FIG. 5 is a detail view from the outside of a section of the shirt at point A of FIG. 4

FIG. 6 is a detail view from the outside of a section of the shirt at point B of FIG. 4

SUMMARY OF THE INVENTION

In accordance with the present invention a shirt is provided that greatly increases the frontal resistance to the thermal effects of an electric arc with a minimum increase in weight by strategically applying a second ply of fabric in the front of a shirt.

DETAILED DESCRIPTION OF THE DRAWINGS

Reference will now be made to the preferred embodiments of the invention and illustrated in the drawings.

In FIG. 1, a shirt 1 comprises sleeves 2a and 2b, which extend from armholes 3a and 3b. There is a collar 4 formed above the neck opening 5. Shoulder seams 6a and 6b extend from armholes 3a and 3b to neck opening 5. Left front panel 7 and right front panel 89 are constructed from two-ply of fire resistant fabric. The plies are stitched together at the neck opening 5, the shoulder seams 6a and 6b, at the bottom edges 9 and 10 and around the armholes 3a and 3b. The sleeves 2a and 2b, as well as the collar 4, and the back of the shirt (not shown) are constructed of a single ply and not necessarily of fire resistant fabric. A principal purpose of the invention is to provide the two-ply of fire resistant fabric only where it is needed in the front panels.

FIG. 2, which is a detailed view from the inside of the shirt 1, at point A of FIG. 1, illustrates the bottom ply 7a, and the top ply 8b and how they are folded and sewed at stitch line 12.

FIG. 3, which is a detailed view of shirt 1, at point B of FIG. 1, illustrates the bottom ply 9b, and the top ply 9a and how they are folded in preparation for sewing. A button panel 11, is applied above the abutted edges of plies 9a and 9b, and sewn thereto along stitch lines 13. A strip 14 may be inserted within the button panel 11 to provide additional bulk and strength.

FIG. 4 illustrates another embodiment of the invention. The knit shirt 15 has sleeves 16a and 16b, which extend from armholes 17a and 17b. It has a collar 18 formed above neck opening 19. Shoulder seams 20a and 10b extend from armholes 17a and 17b to neck opening 19. There is a collar 18 formed above the neck opening 19. Shoulder seams 20a and 20b extend from armholes 17a and 17b to neck opening 19. Front panel 22 is constructed from two-ply fire resistant knit fabric. The plies are stitched together at the neck opening 19, the shoulder seams 20a and 20b, at the bottom edge 21 and around the armholes 17a and 17b. The sleeves 16a and 16b, as well as the back (not shown) are constructed of a single ply of fabric and not necessarily fire resistant.

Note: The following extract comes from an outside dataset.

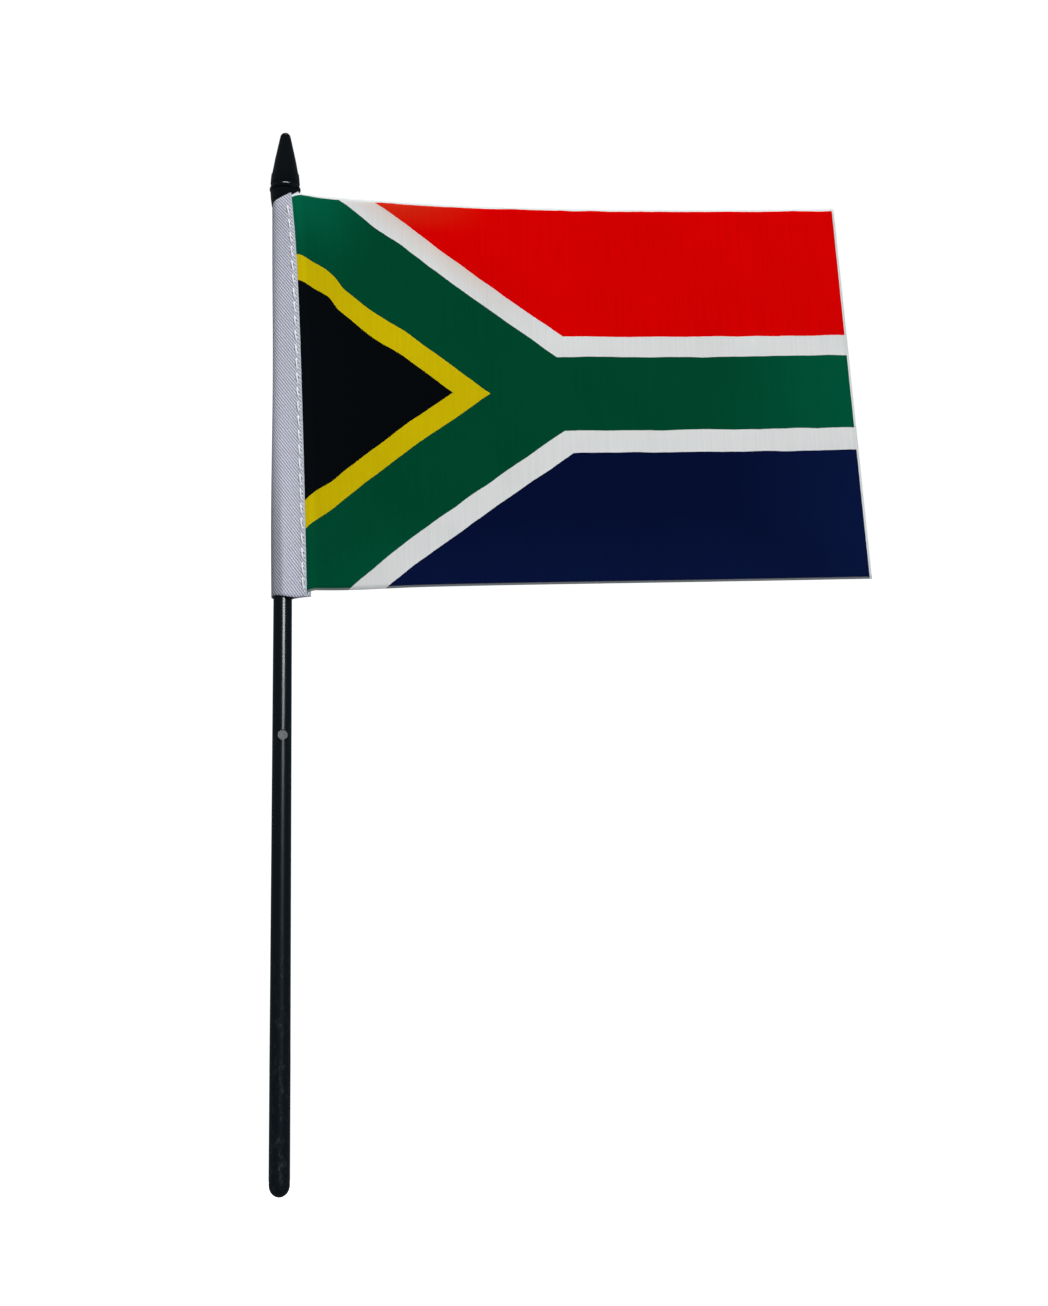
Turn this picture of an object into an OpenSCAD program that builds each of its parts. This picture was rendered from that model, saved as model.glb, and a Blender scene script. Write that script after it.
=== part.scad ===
// Hand flag on a moulded stick, for a desk flag base.
// Millimetres, +Z up along the stick, the flag flies towards +X and its front faces -Y.
// The origin is on the stick's axis, where the straight wall of its lower end begins.

/* [Stick] */
// Diameter of the straight lower end, which goes into a flag base
seat_d = 4.6; // [4:0.1:7]
// Length of the straight lower end
seat_l = 26; // [15:1:60]
// Height of the rounded tip below the straight lower end
tip_h = 2.6; // [1.5:0.1:4]
// Diameter of the stick at its top, under the finial
stick_top_d = 4.0; // [3.2:0.1:4.2]
// Height of the stick's shoulder, where the finial sits
shoulder_z = 229.2; // [200:0.1:300]
// Heights of the two ejector marks on the front of the stick
mark_z = [4, 98.3];
// Diameter of an ejector mark
mark_d = 2.3; // [1:0.1:3]
// Depths of the two ejector marks
mark_depth = [0.12, 0.3];
// Turn of the ejector marks from the front towards the flag, in degrees
mark_turn = 12; // [0:1:60]

/* [Finial] */
// Length of the spear finial
finial_l = 20.5; // [15:0.5:30]
// Largest diameter of the finial's body
finial_d = 7.15; // [6.2:0.05:9]
// Diameter over the finial's bead
bead_d = 7.55; // [6.6:0.05:10]
// Diameter of the finial's lower rim
rim_d = 5.0; // [4.8:0.1:6]
// Diameter of the press-fit spigot on the stick
spigot_d = 3.3; // [2.4:0.1:3.4]
// Length of the spigot
spigot_l = 8; // [5:0.5:10]

/* [Sleeve] */
// Inner diameter of the sleeve's tube round the stick
tube_d = 4.9; // [4.8:0.05:7]
// Thickness of the twill
twill_t = 0.25; // [0.15:0.05:0.5]
// Height of the sleeve's lower edge
sleeve_z = 129.9; // [100:0.1:160]
// Length of the sleeve's tube
sleeve_l = 98.1; // [60:0.1:98.5]
// Length of the sleeve's two leaves, which hold the panel
leaf_l = 102.2; // [60:0.1:110]
// Distance from the stick's axis at which the two leaves meet
leaves_meet = 4.2; // [4:0.1:4.4]
// Distance from the stick's axis to the leaves' cut edge
leaf_edge = 6; // [5.8:0.1:9]
// Turn of the leaves towards the front, in degrees
leaf_turn = 40; // [0:1:80]

/* [Panel] */
// Flat width of the panel, with its sewn margin
panel_w = 146.9; // [100:0.1:220]
// Height of the panel
panel_h = 100; // [60:1:150]
// Thickness of the panel's cloth
cloth_t = 0.15; // [0.1:0.01:0.2]
// Width of the margin between the leaves
margin_w = 1.5; // [1.2:0.1:1.5]
// Height of the panel's lower corner at the stick
panel_z = 131.4; // [100:0.1:160]
// Rise of the panel's fly edge above its hoist edge
fly_lift = 9.8; // [0:0.1:20]
// Lean of the fly edge: how far its top stands nearer the stick than its foot
fly_lean = 3.2; // [0:0.1:8]

/* [Thread] */
// Length of one lockstitch
stitch = 3.6; // [2:0.1:5]
// Diameter of the thread
thread_d = 0.3; // [0.2:0.05:0.4]
// Distance from the stick's axis to the stitch line
stitch_r = 5.1; // [4.8:0.1:5.4]

/* [Hidden] */
$fn = 64;

// Small gaps between pieces that don't touch
slack = 0.05;
fold_gap = 0.45;

// The finial's profile: heights of its parts above its rim
finial_z = shoulder_z;
bead_z = 5.2;
bead_r = 0.62;
groove_z = 6.4;
ridge_z = 9.2;
nose_r = 1.3;

// The seam: leaves 2 deep with the panel's margin between them, stitched through
leaf_gap = cloth_t + 2 * slack;
leaf_h = leaf_gap / 2 + twill_t;
stitches = floor((leaf_l - 5) / stitch);
stitch_z0 = sleeve_z + (leaf_l - stitches * stitch) / 2;
needle_hole_d = thread_d + 0.1;

// The panel's curve in plan: it turns back at the sleeve's edge, then runs ever straighter to the fly
fold_len = 1.5;
back_turn = 46.7;
straighten_len = 46.3;
lift_len = 35;
hinge_r = leaf_edge + fold_gap;
hinge = [hinge_r * cos(leaf_turn), -hinge_r * sin(leaf_turn)];
visible_w = panel_w - margin_w - 1;
steps = 72;

function heading(s) = s < fold_len
    ? -leaf_turn + (back_turn + leaf_turn) * (1 - cos(180 * s / fold_len)) / 2
    : back_turn * exp(-(s - fold_len) / straighten_len);

// Short steps in the fold, longer ones beyond it
function station(i) = visible_w * pow(i / steps, 1.6);

// Points along the plan curve, moved off it by off along its normal
function plan(off) = [for (
    i = 0, s = 0, p = hinge;
    i <= steps;
    m = (station(i) + station(i + 1)) / 2,
    d = station(i + 1) - station(i),
    p = p + d * [cos(heading(m)), sin(heading(m))],
    i = i + 1,
    s = station(i)
) p + off * [-sin(heading(s)), cos(heading(s))]];

function reversed(list) = [for (i = [len(list) - 1:-1:0]) list[i]];
function lift(x) = fly_lift * (1 - exp(-(x - hinge[0]) / lift_len));
function arc(c, r, a0, a1, n) = [for (i = [0:n]) let (a = a0 + (a1 - a0) * i / n) c + r * [cos(a), sin(a)]];

// Where a line from point p touches a circle of radius r, a little past the touch so that the two cross
function touch(r, p) = let (a = atan2(p[1], p[0]) + acos(r / norm(p)) + 3) r * [cos(a), sin(a)];

module at_leaf() {
    rotate([0, 0, -leaf_turn]) children();
}

// One straight hole or plug through the seam at each end of every stitch
module along_seam() {
    for (i = [0:stitches]) translate([stitch_r, 0, stitch_z0 + i * stitch]) rotate([90, 0, 0]) children();
}

// The sleeve's section: a circle round the stick that narrows to a flat pair of leaves, half as thick as h
module teardrop(r, h, edge, z0, l, leaf_top) {
    translate([0, 0, z0]) cylinder(h = l, r = r);
    t = touch(r, [leaves_meet, h]);
    translate([0, 0, z0]) linear_extrude(l)
        polygon([[0, 0], [t[0], -t[1]], [leaves_meet, -h], [leaves_meet + 0.3, -h], [leaves_meet + 0.3, h],
            [leaves_meet, h], t]);
    translate([leaves_meet, -h, z0]) cube([edge - leaves_meet, 2 * h, leaf_top]);
}

// Radius of the stick at a height above its straight lower end
function stick_r(z) = (seat_d + (stick_top_d - seat_d) * max(0, z - seat_l) / (shoulder_z - seat_l)) / 2;

module stick() {
    color("#15191d") difference() {
        union() {
            // rounded tip
            rotate_extrude() polygon(concat([[0, 0]], [for (a = [0:7.5:90])
                [seat_d / 2 * cos(a), -tip_h * sin(a)]]));
            cylinder(h = seat_l, d = seat_d);
            // draft of the moulding
            translate([0, 0, seat_l]) cylinder(h = shoulder_z - seat_l, d1 = seat_d, d2 = stick_top_d);
            translate([0, 0, shoulder_z - 1]) cylinder(h = spigot_l + 1, d = spigot_d);
        }
        for (i = [0:1]) rotate([0, 0, mark_turn]) translate([0, mark_depth[i] - stick_r(mark_z[i]), mark_z[i]])
            rotate([90, 0, 0]) cylinder(h = 2, d = mark_d);
    }
}

module finial() {
    r = finial_d / 2;
    color("#0d1114") translate([0, 0, finial_z]) difference() {
        rotate_extrude() polygon(concat(
            [[0, 0], [rim_d / 2, 0]],
            // rounded base, bead and groove
            arc([rim_d / 2, 1.1], 0.75, -60, 0, 5),
            [[r - 0.12, 2.6], [r, bead_z - bead_r - 0.2]],
            arc([bead_d / 2 - bead_r, bead_z], bead_r, -70, 70, 8),
            [[r - 0.1, groove_z], [r, groove_z + 0.35], [r - 0.12, ridge_z - 0.9], [r - 0.2, ridge_z - 0.1],
                [r - 0.34, ridge_z]],
            // spear and its round nose
            [[r - 1.05, ridge_z + 4.1]],
            arc([0, finial_l - nose_r], nose_r, 12, 90, 8)
        ));
        translate([0, 0, -1]) cylinder(h = spigot_l + 1.4, d = spigot_d);
    }
}

module hoist_sleeve() {
    color("#b4b6c6") at_leaf() difference() {
        teardrop(tube_d / 2 + twill_t, leaf_h, leaf_edge, sleeve_z, sleeve_l, leaf_l);
        teardrop(tube_d / 2, leaf_gap / 2, leaf_edge + 1, sleeve_z - 1, sleeve_l + 2, leaf_l + 2);
        along_seam() cylinder(h = 4 * leaf_h, d = needle_hole_d, center = true);
    }
}

// The part of the panel's cloth that lies between the leaves
module panel_margin() {
    color("#dfe6e2") at_leaf() difference() {
        translate([leaf_edge - margin_w, -cloth_t / 2, panel_z]) cube([margin_w, cloth_t, panel_h]);
        along_seam() cylinder(h = 2, d = needle_hole_d, center = true);
    }
}

module flag_panel() {
    far = plan(0)[steps];
    xs = [for (i = [0:12]) hinge[0] + (far[0] - hinge[0]) * i / 12];
    color("#01422c") intersection() {
        translate([0, 0, panel_z - 5]) linear_extrude(panel_h + fly_lift + 10)
            polygon(concat(plan(-cloth_t / 2), reversed(plan(cloth_t / 2))));
        // cut outline, seen from the front
        translate([0, far[1] + 20, panel_z]) rotate([90, 0, 0]) linear_extrude(far[1] + 60) polygon(concat(
            [[hinge[0] - 3, 0]],
            [for (x = xs) [x, lift(x)]],
            reversed([for (x = xs) [x - fly_lean * (x - hinge[0]) / (far[0] - hinge[0]), panel_h + lift(x)]]),
            [[hinge[0] - 3, panel_h]]
        ));
    }
}

// One side of the lockstitch: a run on the leaf's face that dips into every needle hole
module seam_thread(side) {
    run_y = side * (leaf_h + thread_d / 2 + 0.02);
    at_leaf() {
        translate([stitch_r, run_y, stitch_z0 - thread_d / 2]) cylinder(h = stitches * stitch + thread_d, d = thread_d);
        along_seam() translate([0, 0, side < 0 ? 0.03 : run_y * -1])
            cylinder(h = abs(run_y) - 0.03, d = thread_d - 0.08);
    }
}

module needle_thread() {
    color("#e6e2ee") seam_thread(-1);
}

module bobbin_thread() {
    color("#e6e2ee") seam_thread(1);
}

stick();
finial();
hoist_sleeve();
panel_margin();
flag_panel();
needle_thread();
bobbin_thread();
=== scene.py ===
"""Looks of a small cloth hand flag on a moulded stick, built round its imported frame.

Metres, +Z up along the stick, the flag flies towards +X and its front faces -Y.
"""

import math

import bpy
import numpy as np
from mathutils import Matrix, Vector


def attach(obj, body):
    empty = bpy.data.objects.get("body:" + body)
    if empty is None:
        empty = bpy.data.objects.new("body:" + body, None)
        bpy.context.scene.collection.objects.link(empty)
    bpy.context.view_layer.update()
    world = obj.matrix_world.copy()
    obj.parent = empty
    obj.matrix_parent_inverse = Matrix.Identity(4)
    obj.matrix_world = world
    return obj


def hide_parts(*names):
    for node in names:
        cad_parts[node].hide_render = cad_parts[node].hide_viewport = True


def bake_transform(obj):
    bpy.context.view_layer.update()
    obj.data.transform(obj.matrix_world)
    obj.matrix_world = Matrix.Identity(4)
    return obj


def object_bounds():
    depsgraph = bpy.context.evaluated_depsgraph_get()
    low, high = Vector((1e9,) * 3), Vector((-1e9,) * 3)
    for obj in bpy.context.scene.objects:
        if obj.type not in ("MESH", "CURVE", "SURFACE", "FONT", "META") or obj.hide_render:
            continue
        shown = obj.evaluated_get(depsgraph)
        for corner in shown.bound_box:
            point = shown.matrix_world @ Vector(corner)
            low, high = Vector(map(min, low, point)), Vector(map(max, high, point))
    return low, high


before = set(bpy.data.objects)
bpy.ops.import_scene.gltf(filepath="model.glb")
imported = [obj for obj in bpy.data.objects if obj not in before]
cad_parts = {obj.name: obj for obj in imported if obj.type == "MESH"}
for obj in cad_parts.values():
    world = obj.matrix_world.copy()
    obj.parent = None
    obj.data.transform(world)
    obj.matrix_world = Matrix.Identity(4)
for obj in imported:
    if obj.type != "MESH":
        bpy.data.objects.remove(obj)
CAD_LOW, CAD_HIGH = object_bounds()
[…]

FIG. 5 is a detailed view of collar opening 23, taken at point A. It illustrates the top ply 22a and the bottom ply 22b and how they are sewn to the collar 18 at stitch line 24.

FIG. 6 is a detailed view of the bottom edge 21, taken at point B. It illustrates the top ply 22a and the bottom ply 22b and how they are folded and sewn together along stitch line 25 to form the bottom edge 21.

It will be further apparent to those skilled in the art that various modifications and variations can be made in the device and method of the present invention without departing from the spirit or scope of the invention. Thus, it is intended that the present invention cover the modifications and variations of this invention provided they come within the scope of the appended claims and their equivalents.